The task: Identify all lines in the data containing the string "hinge". Copy them out.

Information given:
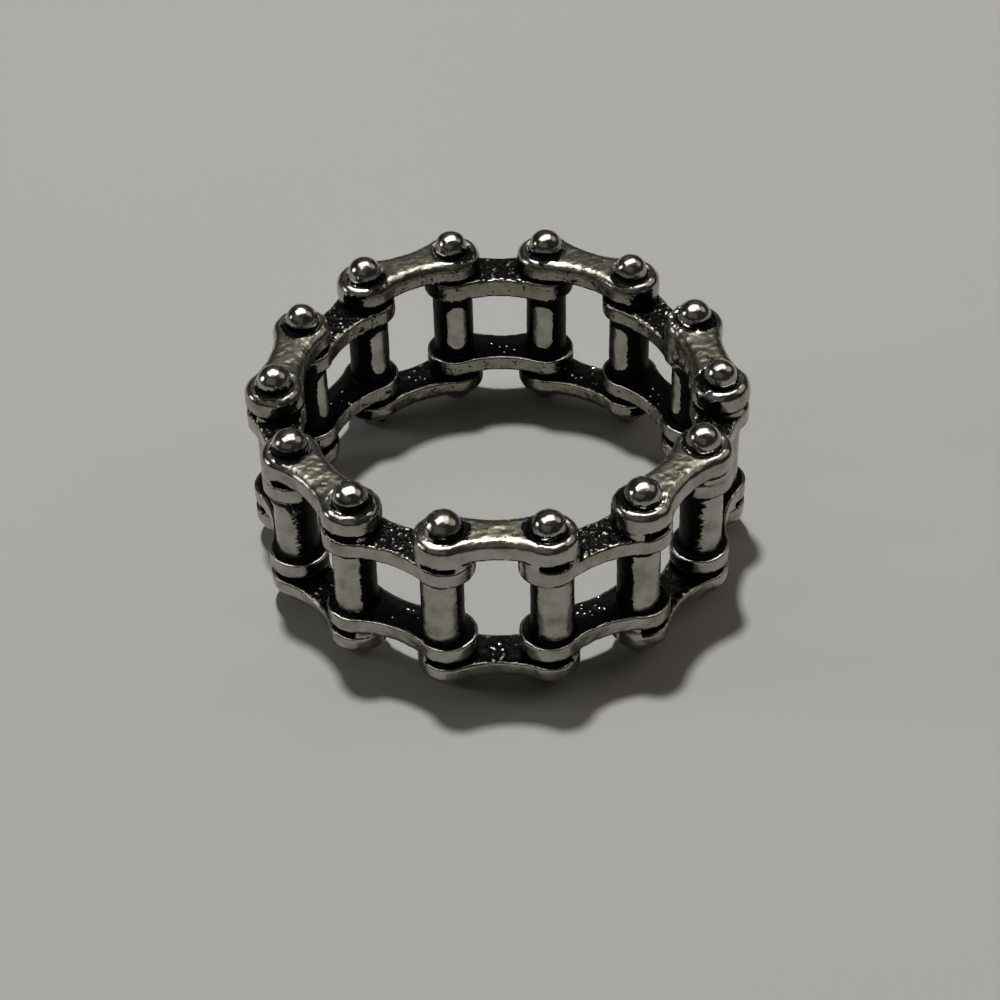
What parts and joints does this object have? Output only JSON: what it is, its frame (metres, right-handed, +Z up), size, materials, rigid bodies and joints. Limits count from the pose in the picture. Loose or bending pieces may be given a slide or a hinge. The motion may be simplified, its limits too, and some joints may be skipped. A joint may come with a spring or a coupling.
{
  "type": "chain link ring",
  "caption": "Finger ring cast as a closed loop of roller chain: waisted link plates, rollers and round rivet heads around an open finger hole.",
  "frame": {"origin": "on the finger hole's axis, at the level of the lowest points of the lower rivet heads, on which the ring rests", "axes": "+Z up along the finger hole's axis; -Y from the axis to the middle of the front outer link"},
  "size_m": [0.0254, 0.0248, 0.0111],
  "materials": {
    "steel": "polished"
  },
  "bodies": {
    "root": {"band": "steel"}
  },
  "joints": []
}
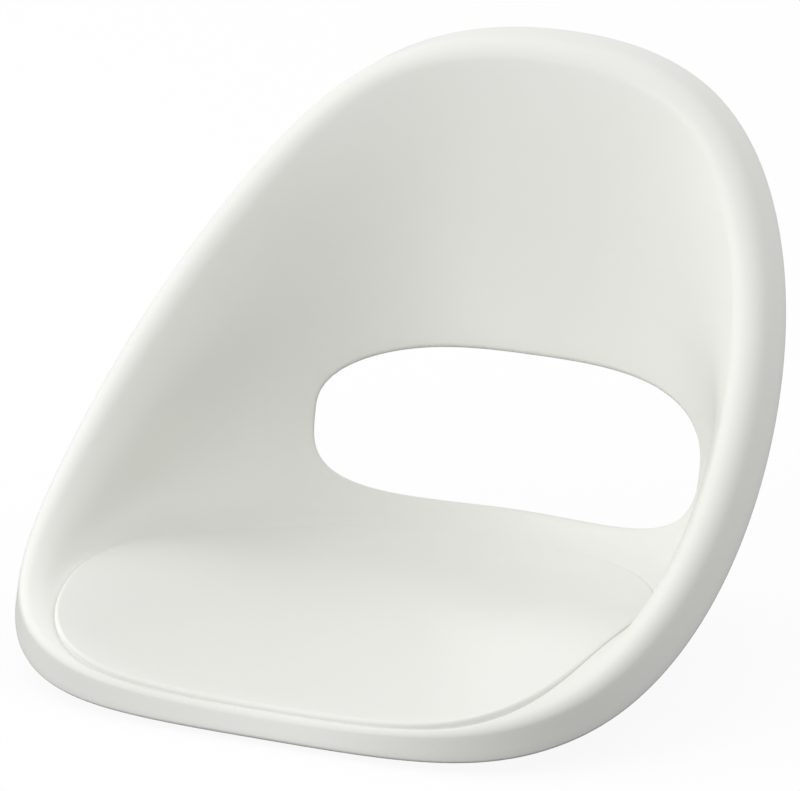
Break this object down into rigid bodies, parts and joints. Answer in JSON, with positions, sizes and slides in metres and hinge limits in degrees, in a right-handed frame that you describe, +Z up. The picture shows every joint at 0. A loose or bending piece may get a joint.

Answer to this exercise:
What parts and joints does this object have? Output only JSON: what it is, its frame (metres, right-handed, +Z up), size, materials, rigid bodies and joints. Limits count from the pose in the picture. Loose or bending pieces may be given a slide or a hinge. The motion may be simplified, its limits too, and some joints may be skipped. A joint may come with a spring or a coupling.
Break this object down into rigid bodies, parts and joints. Answer in JSON, with positions, sizes and slides in metres and hinge limits in degrees, in a right-handed frame that you describe, +Z up. The picture shows every joint at 0. A loose or bending piece may get a joint.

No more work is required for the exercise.